Despite the increase in income from instituting a trash fee of $162, which raised $1.2 million, 100 positions cut in ‘04 budget. Of these 70 were school positions, 30 were municipal positions. Seven of these positions were in the fire department, resulting in occasional station closings and occasionally taking equipment out of service. The Police Department was down 13 officers from its authorized strength levels, with 2 more vacancies anticipated. Two schools closed.


Brian Sullivan – Town Administrator

In FY ’04 eliminated 99 positions, 59 school and 40 municipal, including 7 from the Police department and 9 from the Fire Department.


Brian Sullivan – Town Administrator until March 2004.

In FY ’04, 4 municipal and 2 school positions cut. In ’05 planning 6 municipal cuts and 20 school cuts.


Donna Leete – Personnel Director

Ms. Leete negotiated a 0% contract with municipal unions in FY’04, and the city took $1.2 million from its stabilization fund. Despite this, 40 positions, or 10% of the municipal workforce, has been lost in the last 2 years, including 7 from the Police, 6 from Fire and 4 from DPW.


Mel Kleckner – Town Administrator

Hiring freeze for a couple of years. Municipal cuts in FY 04 10-12, including 2 Police. FY 05 anticipates four lost positions – dispatcher, town clerks office, accountant’s office. One Police position along with overtime and training, reduced patrol capacity and special assignments, and Police officers will substitute for crossing guards. Two consecutive school overrides have kept the schools level.


David Berry – Town Administrator

In FY ’04 dipping into stabilization fund kept lost positions to about 33. 11 of these were municipal, of which 2 were Police. In FY ’05 anticipating 54 total positions to be cut, 28 on the municipal side. This includes 3 Police, 3 fire, 4 DPW, 2 in Town Administrators office, and 4 dispatchers.


Kate Fitzpatrick – Town Administrator

School override prevented layoffs in FY’04. 36 municipal government cuts, including 5-6 from Police/Fire, and 10 from general government. For FY ’05 anticipate cuts of 1 from Police, 2-3 from fire, and 6-10 from schools.


Mass AFL-CIO Romney Watch

One of the hardest hit communities in the state.
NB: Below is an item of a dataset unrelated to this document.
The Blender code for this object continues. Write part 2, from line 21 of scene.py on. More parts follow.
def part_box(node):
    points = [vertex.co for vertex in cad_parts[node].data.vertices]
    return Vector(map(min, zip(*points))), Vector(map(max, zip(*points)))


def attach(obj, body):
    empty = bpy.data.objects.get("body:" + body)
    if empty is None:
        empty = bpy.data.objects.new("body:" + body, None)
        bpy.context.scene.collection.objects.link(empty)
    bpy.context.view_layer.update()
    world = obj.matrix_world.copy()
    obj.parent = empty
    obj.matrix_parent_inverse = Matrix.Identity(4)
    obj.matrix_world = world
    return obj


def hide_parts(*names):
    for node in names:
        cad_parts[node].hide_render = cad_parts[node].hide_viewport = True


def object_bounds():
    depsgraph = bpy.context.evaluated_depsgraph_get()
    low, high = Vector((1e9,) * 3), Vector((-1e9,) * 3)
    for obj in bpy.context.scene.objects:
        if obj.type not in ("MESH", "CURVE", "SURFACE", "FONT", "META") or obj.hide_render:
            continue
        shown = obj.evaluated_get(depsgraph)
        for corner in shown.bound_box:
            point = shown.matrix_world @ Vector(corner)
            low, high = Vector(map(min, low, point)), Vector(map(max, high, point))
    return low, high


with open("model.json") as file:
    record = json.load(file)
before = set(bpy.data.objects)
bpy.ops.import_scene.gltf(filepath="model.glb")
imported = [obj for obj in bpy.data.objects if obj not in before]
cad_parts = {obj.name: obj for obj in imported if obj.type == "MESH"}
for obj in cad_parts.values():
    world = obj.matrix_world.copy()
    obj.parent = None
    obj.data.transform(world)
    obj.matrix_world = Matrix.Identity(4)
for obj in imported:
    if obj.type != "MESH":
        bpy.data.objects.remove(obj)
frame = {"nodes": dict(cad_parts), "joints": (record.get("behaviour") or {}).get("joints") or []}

Schools, 150 positions lost, school closings, programs eliminated. 30 full time employees in City Hall. 50 additional municipal side cuts, most in the fire department. 3 library branches closed. Court ordered city to restore $2.1 million to fire department. The city council refused at the recommendation of the Mayor who said that DPW, Police and School departments would suffer even more cuts. One fire station was closed and service cut backs occurred in two others.


Mass AFL-CIO Romney Watch

Positions lost include 17 teachers, nine police officers “fresh out of the academy”, six firefighters, two schools were closed. Two override attempts failed.


Mass AFL-CIO Romney Watch

Peabody lost 7 teachers, 9 custodians, 7 firefighters, 8 police officers and 5 DPW staff.


Mass AFL-CIO Romney Watch

Revere lost, in the beginning of ’03, 13.5 teachers, 7.5 police officers and 11 firefighters. Additional cuts to teachers occurred in May.
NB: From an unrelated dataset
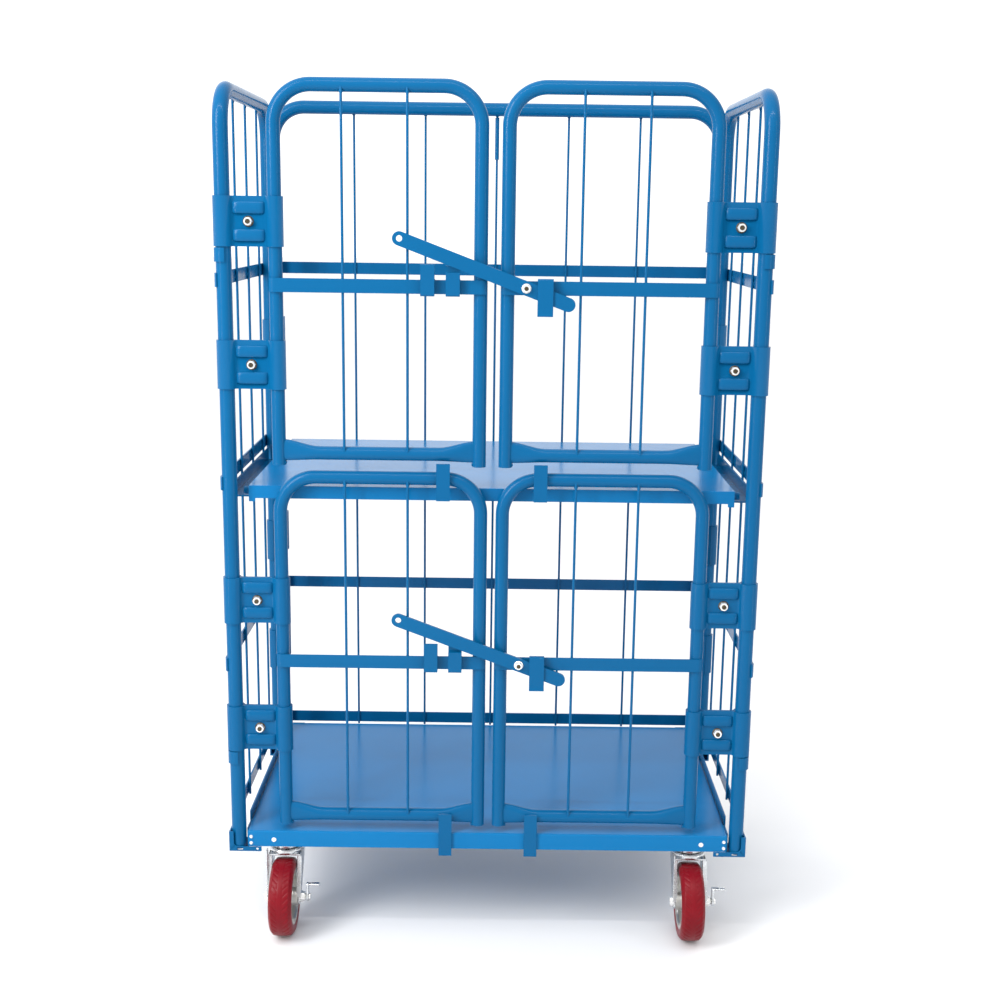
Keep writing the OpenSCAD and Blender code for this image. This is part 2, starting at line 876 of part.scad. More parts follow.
module tyre() {
    side_r = wheel_r - 7;
    translate([0, 0, wheel_r]) rotate([0, 90, 0]) rotate_extrude() polygon([
        [hub_r, -wheel_w / 2 + 1], [side_r - 3, -wheel_w / 2], [side_r, -wheel_w / 2 + 1],
        [wheel_r - 1.5, -wheel_w / 2 + 8], [wheel_r, -wheel_w / 2 + 14],
        [wheel_r, wheel_w / 2 - 14], [wheel_r - 1.5, wheel_w / 2 - 8],
        [side_r, wheel_w / 2 - 1], [side_r - 3, wheel_w / 2], [hub_r, wheel_w / 2 - 1]
    ]);
}

// A side brake lever that turns on the end of the axle
module brake_lever() {
    reach = fork_out + axle_d + 0.5;
    translate([reach, -trail, wheel_r]) {
        rotate([0, 90, 0]) difference() {
            union() {
                cylinder(r = 9, h = brake_t);
                translate([-28, -6, 0]) cube([28, 12, brake_t]);
            }
            translate([0, 0, -1]) cylinder(d = pivot_d + 2 * sleeve_fit, h = brake_t + 2);
        }
        translate([0, -6, 24]) cube([26, 12, brake_t]);
    }
}

// The stub that the brake lever turns on, at the axle's end
module brake_stub() {
    translate([fork_out + axle_d, -trail, wheel_r]) rotate([0, 90, 0]) {
        cylinder(d = pivot_d, h = brake_t + 3);
        translate([0, 0, brake_t + 1]) cylinder(d = 1.5 * pivot_d, h = 3);
    }
}

module front_brake(side) {
    color(zinc) at_front_caster(side) brake_lever();
}

// ---------- the nodes ----------

module upper_left_door_frame() {
    door_frame(LEFT, upper_door_w, upper_door_foot, upper_door_top);
}
module upper_right_door_frame() {
    door_frame(RIGHT, upper_door_w, upper_door_foot, upper_door_top);
}
module lower_left_door_frame() {
    door_frame(LEFT, lower_door_w, lower_door_foot, lower_door_top);
}
module lower_right_door_frame() {
    door_frame(RIGHT, lower_door_w, lower_door_foot, lower_door_top);
}

module upper_left_door_infill() {
    door_infill(LEFT, upper_door_w, upper_door_top, upper_bar_z, upper_rail_z);
}
module upper_right_door_infill() {
    door_infill(RIGHT, upper_door_w, upper_door_top, upper_bar_z, upper_rail_z);
}
module lower_left_door_infill() {
    door_infill(LEFT, lower_door_w, lower_door_top, lower_bar_z, lower_rail_z);
}
module lower_right_door_infill() {
    door_infill(RIGHT, lower_door_w, lower_door_top, lower_bar_z, lower_rail_z);
}

// The stop tabs of one lower door, on its top and bottom rails
module door_tabs(side) {
    stop_tab(side * upper_tab_x, lower_door_top, shelf_z - 18, upper_rail_z - door_r - 2.5);
    stop_tab(side * lower_tab_x, lower_rail_z, deck_bottom - 13, lower_rail_z + 8);
}
module upper_left_keepers() {
    color(blue) keepers(upper_latch_x, upper_bar_z, 42);
}
module lower_left_catches() {
    color(blue) {
        keepers(lower_latch_x, lower_bar_z, 40);
        door_tabs(LEFT);
    }
}
module upper_right_clip() {
    color(blue) tail_clip(upper_latch_x[3], upper_bar_z);
}
module lower_right_catches() {
    color(blue) {
        tail_clip(lower_latch_x[3], lower_bar_z);
        door_tabs(RIGHT);
    }
}

module placed_hub(side, y) {
    color(iron) translate([side * caster_x, y, 0]) hub();
}
module placed_tyre(side, y) {
    color(red) translate([side * caster_x, y, 0]) tyre();
}
front_wheel_y = caster_y - trail;

base_frame();
deck_sheet();
corner_sockets();
socket_bolts();
side_frame(LEFT);  // left_side_frame
side_infill(LEFT);  // left_side_infill
side_frame(RIGHT);  // right_side_frame
side_infill(RIGHT);  // right_side_infill
back_frame();
back_infill();
rear_clamps();
rear_clamp_bolts();
shelf_rails();
shelf_ears();
shelf_plate();
shelf_pins();
upper_left_door_frame();
upper_left_door_infill();
upper_left_keepers();
upper_right_door_frame();
upper_right_door_infill();
upper_right_clip();
lower_left_door_frame();
lower_left_door_infill();
lower_left_catches();
lower_right_door_frame();
lower_right_door_infill();
lower_right_catches();
door_clamps(LEFT, 0);  // upper_left_clamps
door_clamp_bolts(LEFT, 0);  // upper_left_clamp_bolts
door_clamps(RIGHT, 0);  // upper_right_clamps
door_clamp_bolts(RIGHT, 0);  // upper_right_clamp_bolts
door_clamps(LEFT, 2);  // lower_left_clamps
door_clamp_bolts(LEFT, 2);  // lower_left_clamp_bolts
door_clamps(RIGHT, 2);  // lower_right_clamps
door_clamp_bolts(RIGHT, 2);  // lower_right_clamp_bolts
placed_latch_bar(upper_latch_x, upper_bar_z);  // upper_latch_bar
latch_bolt(upper_latch_x, upper_bar_z);  // upper_latch_bolt
placed_latch_bar(lower_latch_x, lower_bar_z);  // lower_latch_bar
latch_bolt(lower_latch_x, lower_bar_z);  // lower_latch_bolt
caster_plates();
caster_bolts();
front_fork(LEFT);  // front_left_fork
front_axle(LEFT);  // front_left_axle
placed_hub(LEFT, front_wheel_y);  // front_left_hub
placed_tyre(LEFT, front_wheel_y);  // front_left_tyre
front_brake(LEFT);  // front_left_brake
front_fork(RIGHT);  // front_right_fork
front_axle(RIGHT);  // front_right_axle
placed_hub(RIGHT, front_wheel_y);  // front_right_hub
placed_tyre(RIGHT, front_wheel_y);  // front_right_tyre
front_brake(RIGHT);  // front_right_brake
rear_forks();
rear_axles();
placed_hub(LEFT, rear_caster_y);  // rear_left_hub
placed_tyre(LEFT, rear_caster_y);  // rear_left_tyre
placed_hub(RIGHT, rear_caster_y);  // rear_right_hub
placed_tyre(RIGHT, rear_caster_y);  // rear_right_tyre
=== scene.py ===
import json
import math

import bmesh
import bpy
from mathutils import Matrix, Vector


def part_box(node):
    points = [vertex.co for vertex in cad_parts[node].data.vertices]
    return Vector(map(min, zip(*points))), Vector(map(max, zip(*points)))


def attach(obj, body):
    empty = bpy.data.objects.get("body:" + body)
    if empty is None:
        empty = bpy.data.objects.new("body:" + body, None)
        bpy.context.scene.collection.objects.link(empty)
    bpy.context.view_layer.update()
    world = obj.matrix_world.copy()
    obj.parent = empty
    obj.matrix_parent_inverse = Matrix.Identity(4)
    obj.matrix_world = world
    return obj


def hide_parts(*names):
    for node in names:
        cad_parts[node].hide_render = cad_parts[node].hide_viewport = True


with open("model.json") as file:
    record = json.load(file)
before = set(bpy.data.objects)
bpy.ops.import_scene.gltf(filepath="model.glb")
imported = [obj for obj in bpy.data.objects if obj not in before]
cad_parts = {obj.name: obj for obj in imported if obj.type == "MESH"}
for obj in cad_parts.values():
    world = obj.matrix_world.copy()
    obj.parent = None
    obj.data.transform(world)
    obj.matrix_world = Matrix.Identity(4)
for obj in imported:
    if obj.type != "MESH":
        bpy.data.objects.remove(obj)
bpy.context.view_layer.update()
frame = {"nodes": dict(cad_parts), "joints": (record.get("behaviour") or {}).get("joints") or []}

MM = 0.001
LEFT, RIGHT = -1, 1
SIDES = {"left": LEFT, "right": RIGHT}


# ---------- sizes, in millimetres: the main lines come from the frame ----------

def node_box(node):
    low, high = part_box(node)
    return [c / MM for c in low], [c / MM for c in high]


BOX = {name: node_box(name) for name in frame["nodes"]}
JOINT = {j["name"]: j for j in frame["joints"]}


def joint_mm(name):
    return [c / MM for c in JOINT[name]["pos_m"]]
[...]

Patriot Ledger week of March 22, 2004

12 Fire fighter positions were cut in FY’03. The Police department is down by 8 positions in the last few years.


Boston Municipal Research Bureau

For the two year period ending in January of 2004, Boston has lost 182 FTE positions in the Police department and 87 FTE positions in the Fire department. The Boston Public Schools have lost over 700 FTE positions.

Professional Firefighters of Massachusetts – Statewide labor union
Lexington Fire Lieutenant Kenneth Donnelly

Since the attacks of September 11, 2001, budget cuts in local communities have forced the layoff of 600 firefighters statewide.

Massachusetts Municipal Association Survey

More than 1,000 personnel on the municipal side of local government were cut through layoffs or attrition in fiscal 2003 and 2004 in the 135 communities responding to the MMA’s Fiscal Pressures and Service Delivery survey. Another 360 unfilled positions were eliminated rather than filled in fiscal 2004. (Respondents account for 38 percent of all Massachusetts municipalities.)

Of these personnel reductions, 41 percent were in the area of public safety (police and fire) and 59 percent were in other municipal (non-school) departments.


What we see all across the state are reductions to staffing being made to reduce services to the level supportable by a reduced flow of revenue. And what we find when we look at the choices these communities are making for these reductions is a proportional distribution across the three largest departments – schools, police and fire. Even in Boston, the 6th largest metropolitan area in the United States, the public safety budgets have absorbed over 25% of the reductions contributed by the big three budgets.

So why are we in Milton managing economic distress almost exclusively through the downsizing of our school system, as we all the while proclaim our support for the schools?

The response I get to this question, when I get one, is that we decide what we think is best for Milton and it doesn’t matter what others do.

While that is obviously the case, it doesn’t really answer the question, does it.